# Facebook or Twitter?



## Mra22 (May 29, 2014)

Which one do you prefer more?


----------



## starsfan24 (Dec 4, 2016)

Twitter 100%


----------



## Blackbeard (Apr 23, 2014)

Bebo.


----------



## SWITCHBLADE (Mar 16, 2014)

Pornhub with Twitter a close second


----------



## Mox Girl (Sep 29, 2014)

Facebook.

I hardly use my Twitter, and most of my friends use Facebook extensively as well and not Twitter.


----------



## THE HAITCH (May 18, 2016)

Tout.

:vince5 :trips7


----------



## Jedah (Jul 16, 2017)

Each has its own purpose.

Twitter is for trolling and shitposting to get provocative responses.

Facebook is for engaging your audience and building a deeper relationship with them, but in that regard it's still inferior to good old email.

I barely use Facebook for any personal reasons, only really to keep in touch with friends who don't live here. I never use Twitter for personal stuff.


----------



## ka4life1 (Mar 2, 2014)

Twitter for me i find it a great way to keep track of The news and my other hobbies and interests.

You get a lot inappropriate comments and Trolls i guess they are ? on Twitter but over time you just learn to filter all the nonsense out and after you have done that i find it quite a useful site to be a part of.

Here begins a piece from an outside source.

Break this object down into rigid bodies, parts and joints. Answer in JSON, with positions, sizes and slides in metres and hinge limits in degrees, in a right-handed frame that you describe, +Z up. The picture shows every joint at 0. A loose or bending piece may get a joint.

We use it a lot at work as well so even if i didn't have a personal account i would still have to use it on a regular basis.



I find Facebook useful for keeping in contact with a few friends who live abroad but if i am honest to me its just a glorified email address.

I only have 15 friends on Facebook so i guess i am not really to understanding of the full experience like some people who have hundreds if not thousands of friends, Its probably a completely different experience for people with that type of following.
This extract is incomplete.